I’m completely confused here, why would a doctor be sucked out of a disadvantaged area when the vast majority of patients in a disadvantaged area have medical cards, it’s far more lucrative arguably to set up in a disadvantaged area than it would be to set up, as you said, in the soft suburbs or the university areas.  I still don’t see your objection as to, if there are more doctors qualified, as you suggest is a good idea, allowing them to compete for GMS schemes, for medical card patients, wherever they choose.  What’s the problem?

Dr. Ronan Boland

Well in terms of competition I’m a GP in an urban area myself, there are six GP practises within a quarter of a mile of my own surgery and that would be typical in Ireland.  In terms of patient choice in urban areas I would contend that there is plenty of choice, the difficulty…

Gavin Jennings

Well not according to what we heard from the Competition Authority, they say that some of the biggest black spots identified by the ESRI are in commuter areas which are big population centres.

Dr.
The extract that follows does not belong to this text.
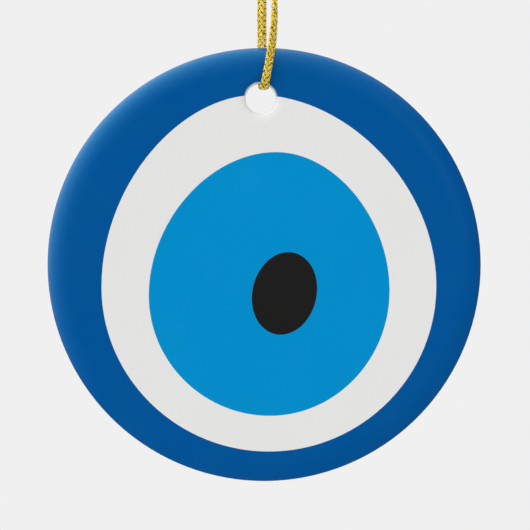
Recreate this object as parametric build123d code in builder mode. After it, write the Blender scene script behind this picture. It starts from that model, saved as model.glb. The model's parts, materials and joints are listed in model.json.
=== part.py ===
"""Evil eye ornament: a glazed porcelain disc with a dyed coat on its face, on a loop of metallic cord.

Lengths are in millimetres. +Z is up and the decorated face looks along -Y. The origin is the point under
the knot where a wire hook carries the ornament, so the disc hangs below it.
"""

from build123d import *
from math import pi, radians, tan
import os

os.makedirs("parts", exist_ok=True)

# ---- the disc ----
disc_diameter = 73.0
disc_thickness = 3.5
face_roll_width = 4.0  # how far in from the rim the face starts to roll back
face_roll_depth = 2.0
back_edge_radius = 1.2
hole_radius = 2.53
lip_width = 1.5  # how far round the hole the face rolls in
lip_depth = 0.75
back_lip_radius = 0.45
hole_right = -0.6  # hole centre, from the disc's centre
hole_up = 27.95
coat_thickness = 0.1  # dyed polymer coat over the face and the rolled rim
coat_hole_radius = 2.68  # the coat ends part way down the hole's lip

# ---- the cord, and where the disc hangs ----
cord_diameter = 1.3
disc_right = -0.66  # disc centre, from the hook point
disc_drop = 66.5
strand_side = 1.05  # each strand leaves the knot this far to one side
strand_clearance = 0.12  # between cord and the disc's face and back
bight_clearance = 0.2  # between cord and the top of the hole
bend_height = -27.0  # just above the rim, where the strands clear the disc's thickness
lean_height = -33.2  # half way down to the hole, where the front strand leans a little more

# ---- the knot and its tails ----
knot_width = 5.0
knot_height = 5.6
knot_rounding = 2.2
knot_clearance = 0.25  # the knot's underside, above the hook point
tail_start = 4.6

# ---- where the cord bends and twists ----
ball_radius = 1.9  # the cord is parted on a ball of this radius at each bending point
ball_gap = 0.05
swing_drop = -6.0
twist_drop = -18.0

# ---- the eye on the face, from the disc's centre ----
# An egg has a top, right, bottom and left point, and how full the curves between them are.
white_egg = {
    "top": (-1.2, 28.5),
    "right": (28.95, -3.6),
    "bottom": (0.8, -31.45),
    "left": (-27.35, -3.8),
    "fullness": {"top": 0.50, "upper_side": 0.53, "lower_side": 0.55, "bottom": 0.55},
}
iris_egg = {
    "top": (2.0, 18.9),
    "right": (21.1, -4.4),
    "bottom": (0.95, -25.45),
    "left": (-19.4, -5.2),
    "fullness": {"top": 0.52, "upper_side": 0.52, "lower_side": 0.55, "bottom": 0.55},
}
pupil_centre = (3.42, -4.87)
pupil_length = 14.05
pupil_width = 10.8
pupil_lean = 76.5  # degrees from level to the long axis

# ---- worked out from these ----
disc_radius = disc_diameter / 2
half_thickness = disc_thickness / 2
roll_start = disc_radius - face_roll_width
roll_end = face_roll_depth - half_thickness
cord_radius = cord_diameter / 2
disc_centre = Vector(disc_right, 0, -disc_drop)
disc_axis = Axis(disc_centre, (0, 1, 0))
hole_centre = disc_centre + Vector(hole_right, 0, hole_up)
hole_axis = Axis(hole_centre, (0, 1, 0))
hole_plane = Plane(hole_centre, x_dir=(1, 0, 0), z_dir=(0, 0, 1))
lip_radius = hole_radius + lip_width
lip_end = lip_depth - half_thickness
section_plane = Plane(disc_centre, x_dir=(1, 0, 0), z_dir=(0, 0, 1))
face_plane = Plane(disc_centre, x_dir=(1, 0, 0), z_dir=(0, -1, 0))
hook_point = Vector(0, 0, 0)
swing_point = Vector(0, 0, swing_drop)

# The cord's route, from the knot down the front strand, through the hole and up the back strand.
strand_out = half_thickness + strand_clearance + cord_radius
bight_height = hole_up + hole_radius - disc_drop - bight_clearance - cord_radius
route = [
    (strand_side, 0, 0),
    (1.13, -strand_out, bend_height),
    (0.12, -strand_out, lean_height),
    (-0.60, -strand_out, bight_height),
    (-0.70, 0, bight_height),
    (-0.92, strand_out, bight_height),
    (-0.97, strand_out, lean_height),
    (-0.99, strand_out, bend_height),
    (-strand_side, 0, 0),
]
tail_routes = {
    "left": [(-0.8, 0.1, tail_start), (-1.0, 0.4, 7.2), (-2.2, 0.8, 9.8), (-2.9, 0.6, 12.6)],
    "right": [(0.8, -0.1, tail_start), (1.1, -0.5, 6.8), (2.3, -0.9, 8.8), (3.4, -0.8, 10.8)],
}


def egg_outline(egg):
    """Closed outline of four curves, level at the egg's top and bottom and upright at its sides."""
    fullness = egg["fullness"]
    for level_name, side_name in (("top", "upper_side"), ("bottom", "lower_side")):
        level = egg[level_name]
        for side in (egg["left"], egg["right"]):
            level_handle = (level[0] + (side[0] - level[0]) * fullness[level_name], level[1])
            side_handle = (side[0], side[1] + (level[1] - side[1]) * fullness[side_name])
            Bezier(level, level_handle, side_handle, side)


def rolled_front(inset):
    """Half section of the disc's front, from its axis round the rolled rim, moved in by inset."""
    face = inset - half_thickness
    Line((0, face), (roll_start, face))
    EllipticalCenterArc(
        (roll_start, roll_end),
        face_roll_width - inset,
        face_roll_depth - inset,
        start_angle=270,
        arc_size=90,
    )


def rolled_lip(inset):
    """Quarter of the hole's front lip, from its wall out to the face, moved in by inset."""
    EllipticalCenterArc(
        (lip_radius, lip_end),
        lip_width - inset,
        lip_depth - inset,
        start_angle=180,
        arc_size=90,
    )


def corner_radii(points):
    """0.45 of the shorter run beside each corner, over the tangent of half its turn."""
    radii = []
    for before, corner, after in zip(points, points[1:], points[2:]):
        run_in = Vector(*corner) - Vector(*before)
        run_out = Vector(*after) - Vector(*corner)
        shorter = min(run_in.length, run_out.length)
        radii.append(0.45 * shorter / tan(radians(run_in.get_angle(run_out) / 2)))
    return radii


def save(piece, name):
    """Labels a finished piece and writes its STEP file."""
    piece.part.label = name
    export_step(piece.part, f"parts/{name}.step")


# ---- the glazed disc with its coat on: flat face, rolled rim, round back edge, and the hole ----
with BuildPart() as whole_disc:
    with BuildSketch(section_plane):
        with BuildLine():
            rolled_front(0)
            Line((disc_radius, roll_end), (disc_radius, half_thickness - back_edge_radius))
            RadiusArc(
                (disc_radius, half_thickness - back_edge_radius),
                (disc_radius - back_edge_radius, half_thickness),
                -back_edge_radius,
            )
            Polyline(
                (disc_radius - back_edge_radius, half_thickness),
                (0, half_thickness),
                (0, -half_thickness),
            )
        make_face()
    revolve(axis=disc_axis)
    with BuildSketch(hole_plane):
        with BuildLine():
            Polyline((lip_radius, -half_thickness), (lip_radius, -disc_thickness), (0, -disc_thickness))
            Polyline((0, -disc_thickness), (0, disc_thickness), (hole_radius, disc_thickness))
            Line((hole_radius, disc_thickness), (hole_radius, lip_end))
            rolled_lip(0)
        make_face()
    revolve(axis=hole_axis, mode=Mode.SUBTRACT)
    back_rims = whole_disc.edges().filter_by(GeomType.CIRCLE).sort_by(Axis.Y)
    hole_rims = back_rims.filter_by(lambda edge: abs(edge.radius - hole_radius) < 0.01)
    fillet(hole_rims.last, back_lip_radius)

# ---- the dyed coat: one thin skin over the face, the rolled rim and part of the hole's lip ----
with BuildPart() as coat:
    with BuildSketch(section_plane):
        with BuildLine():
            rolled_front(0)
            Line((disc_radius, roll_end), (disc_radius - coat_thickness, roll_end))
            rolled_front(coat_thickness)
            Line((0, coat_thickness - half_thickness), (0, -half_thickness))
        make_face()
    revolve(axis=disc_axis)
    with BuildSketch(face_plane):
        with Locations((hole_right, hole_up)):
            Circle(lip_radius)
    extrude(amount=disc_thickness, both=True, mode=Mode.SUBTRACT)
    with BuildSketch(hole_plane):
        with BuildLine():
            rolled_lip(0)
            Line((lip_radius, -half_thickness), (lip_radius, coat_thickness - half_thickness))
            rolled_lip(coat_thickness)
            Line((hole_radius + coat_thickness, lip_end), (hole_radius, lip_end))
        make_face()
    revolve(axis=hole_axis)
    with BuildSketch(face_plane):
        with Locations((hole_right, hole_up)):
            Circle(coat_hole_radius)
    extrude(amount=disc_thickness, both=True, mode=Mode.SUBTRACT)

with BuildPart() as porcelain_disc:
    add(whole_disc.part)
    add(coat.part, mode=Mode.SUBTRACT)
save(porcelain_disc, "porcelain_disc")

# ---- the coat's four colours lie side by side ----
with BuildPart() as navy_coat:
    add(coat.part)
    with BuildSketch(face_plane):
        with BuildLine():
            egg_outline(white_egg)
        make_face()
    extrude(amount=disc_thickness, both=True, mode=Mode.SUBTRACT)
save(navy_coat, "navy_coat")

with BuildPart() as white_coat:
    add(coat.part)
    with BuildSketch(face_plane):
        with BuildLine():
            egg_outline(white_egg)
        make_face()
        with BuildLine():
            egg_outline(iris_egg)
        make_face(mode=Mode.SUBTRACT)
    extrude(amount=disc_thickness, both=True, mode=Mode.INTERSECT)
save(white_coat, "white_coat")

with BuildPart() as light_blue_coat:
    add(coat.part)
    with BuildSketch(face_plane):
        with BuildLine():
            egg_outline(iris_egg)
        make_face()
        with Locations(pupil_centre):
            Ellipse(pupil_length / 2, pupil_width / 2, rotation=pupil_lean, mode=Mode.SUBTRACT)
    extrude(amount=disc_thickness, both=True, mode=Mode.INTERSECT)
save(light_blue_coat, "light_blue_coat")

with BuildPart() as black_coat:
    add(coat.part)
    with BuildSketch(face_plane):
        with Locations(pupil_centre):
            Ellipse(pupil_length / 2, pupil_width / 2, rotation=pupil_lean)
    extrude(amount=disc_thickness, both=True, mode=Mode.INTERSECT)
save(black_coat, "black_coat")

# ---- space below each bending point and outside its ball, which the cord above it stays out of ----
with BuildPart(Plane(hook_point)) as below_hook:
    Cylinder(knot_width, knot_width, align=(Align.CENTER, Align.CENTER, Align.MAX))
    Sphere(ball_radius - ball_gap, mode=Mode.SUBTRACT)

with BuildPart(Plane(swing_point)) as below_swing:
    Cylinder(knot_width, knot_width, align=(Align.CENTER, Align.CENTER, Align.MAX))
    Sphere(ball_radius - ball_gap, mode=Mode.SUBTRACT)

# ---- knot: its outer shape, with the stubs of the two strands that come out under it ----
with BuildPart() as cord_knot:
    with Locations((0, 0, knot_clearance)):
        Cylinder(knot_width / 2, knot_height, align=(Align.CENTER, Align.CENTER, Align.MIN))
    fillet(cord_knot.edges().filter_by(GeomType.CIRCLE), knot_rounding)
    with BuildSketch(Plane.XY.offset(knot_clearance + knot_height / 2)):
        with GridLocations(2 * strand_side, 0, 2, 1):
            Circle(cord_radius)
    extrude(amount=-knot_height)
    add(below_hook.part, mode=Mode.SUBTRACT)
save(cord_knot, "cord_knot")

# ---- the two cut tails above the knot ----
for side, tail_route in tail_routes.items():
    with BuildPart() as tail:
        with BuildLine() as tail_path:
            FilletPolyline(*tail_route, radius=corner_radii(tail_route))
        with BuildSketch(Plane(tail_path.line @ 0, z_dir=tail_path.line % 0)):
            Circle(cord_radius)
        sweep()
        add(cord_knot.part, mode=Mode.SUBTRACT)
    print(side, "tail radii:", [round(radius, 2) for radius in corner_radii(tail_route)])
    save(tail, f"cord_tail_{side}")

# ---- the taut strands: a short eye either side of the hook, then the drop to where they twist ----
for side, top, bend in (("front", route[0], route[1]), ("back", route[-1], route[-2])):
    strand_plane = Plane(Vector(*top), z_dir=Vector(*bend) - Vector(*top))
    with BuildPart() as eye:
        with BuildSketch(strand_plane):
            Circle(cord_radius)
        extrude(amount=2 * ball_radius - swing_drop)
        with Locations(hook_point):
            Sphere(ball_radius, mode=Mode.SUBTRACT)
        split(bisect_by=Plane(hook_point), keep=Keep.BOTTOM)
        add(below_swing.part, mode=Mode.SUBTRACT)
    save(eye, f"cord_eye_{side}")

    with BuildPart() as drop:
        with BuildSketch(strand_plane):
            Circle(cord_radius)
        extrude(amount=-bend_height)
        split(bisect_by=Plane(swing_point), keep=Keep.BOTTOM)
        with Locations(swing_point):
            Sphere(ball_radius, mode=Mode.SUBTRACT)
        split(bisect_by=Plane.XY.offset(twist_drop), keep=Keep.TOP)
    save(drop, f"cord_drop_{side}")

# ---- the bight: down the front, through the hole under its top lip, and up the back ----
with BuildPart() as cord_bight:
    with BuildLine() as loop_path:
        FilletPolyline(*route, radius=corner_radii(route))
    with BuildSketch(Plane(loop_path.line @ 0, z_dir=loop_path.line % 0)):
        Circle(cord_radius)
    sweep()
    loop_volume = cord_bight.part.volume
    split(bisect_by=Plane.XY.offset(twist_drop), keep=Keep.BOTTOM)
save(cord_bight, "cord_bight")

loop_length = loop_path.wire().length
print("loop radii:", [round(radius, 2) for radius in corner_radii(route)])
print("loop length:", round(loop_length, 2))
print("loop volume:", round(loop_volume, 2))
print("its section x length:", round(loop_length * pi * cord_radius**2, 2))
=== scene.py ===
"""Evil eye ornament: glazed porcelain disc with a dyed face, on a knotted loop of braided metallic cord."""

import json
import math

import bpy
import numpy as np
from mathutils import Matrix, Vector


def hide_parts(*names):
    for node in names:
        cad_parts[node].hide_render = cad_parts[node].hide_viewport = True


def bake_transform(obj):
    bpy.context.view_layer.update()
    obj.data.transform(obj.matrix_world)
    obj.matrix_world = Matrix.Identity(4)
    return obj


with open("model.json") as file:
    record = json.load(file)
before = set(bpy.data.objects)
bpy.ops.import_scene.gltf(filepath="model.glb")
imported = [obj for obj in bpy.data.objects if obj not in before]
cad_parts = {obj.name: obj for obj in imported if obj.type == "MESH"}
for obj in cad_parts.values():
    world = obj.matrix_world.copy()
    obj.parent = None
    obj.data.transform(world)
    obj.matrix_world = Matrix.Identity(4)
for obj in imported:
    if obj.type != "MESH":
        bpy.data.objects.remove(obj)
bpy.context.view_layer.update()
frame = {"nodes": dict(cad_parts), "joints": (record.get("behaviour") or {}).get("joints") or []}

MM = 0.001
HOLE_RIGHT, HOLE_UP = -0.6 * MM, 27.95 * MM     # the hole's centre, from the disc's centre

# The disc rocks on the cord about its hole's axis, so that joint stands at the hole's centre.
rock = next(joint for joint in frame["joints"] if joint["name"] == "rock")
hole_centre = np.array(rock["pos_m"], float)
disc_centre = hole_centre - (HOLE_RIGHT, 0.0, HOLE_UP)

# ---------------------------------------------------------------- camera
VIEW_WIDTH = 89.30 * MM      # what the picture spans at the disc
VIEW_RIGHT = 0.145 * MM      # the picture's centre, from the disc's centre
VIEW_DOWN = 0.090 * MM
CAMERA_DISTANCE = 0.9
CAMERA_SENSOR = 36.0
CAMERA_CLIP = (0.05, 10.0)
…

Ronan Boland

Which I would completely agree with and part of the difficulty has been there, that you have had huge demographic shifts in terms of population movements over the last ten to fifteen years, with huge growth in towns around the commuter belt, around Dublin, and there needs to be greater flexibility around creating new lists, to allow doctors to set up in those areas but one must remember that whether you have one patient or a thousand patients or two thousand patients, and particularly in the era of HIQA and other regulatory bodies and planning regulations, you’re obliged to provide proper premises, to have staff and all those things are extremely expensive so to, for one to suggest that creating zero patient lists and we’ve been party to the creation of some of those and that’s some form of panacea, it is extremely difficult for our practise to have the range of services and resources that are required so, as I’ve already said, it’s not a silver bullet to solve what are really quite complex problems.

Gavin Jennings

Okay, so briefly in the time that we have left you’ve said that you’re opposed to opening up the medical card scheme to open competition, therefore are the Government, the EU, the IMF, the OECD, the Competition Authority, are they all wrong?  Is it a case that doctor knows best here?

Dr. Ronan Boland

No, I haven’t said that we’re opposed to it, what I have said is that they form part of a contract which is twenty-two years old, we need, we have a problem in this country that we’re not training enough GPs, we also have a problem that there is a worldwide shortage of GPs and that every week in our own trade newspapers other English speaking countries are offering salaries that cannot be matched in this jurisdiction to attract young doctors and already there’s evidence of doctors leaving the jurisdiction.  So what we need to have is we need to sit down with the new Minister to put in place a new contract, as the Minister has indicated that he wishes to do, which we would welcome.  We’ve already spent a year working with the HSE and the Department to seek to address a lot of these issues and we reached together conclusions around things like the marking schedule but I think that this issue needs to be addressed in the context of an overall review of the GMS scheme.

Gavin Jennings

Okay. Dr. Ronan Boland, President of the Irish Medical Organisation, thank you.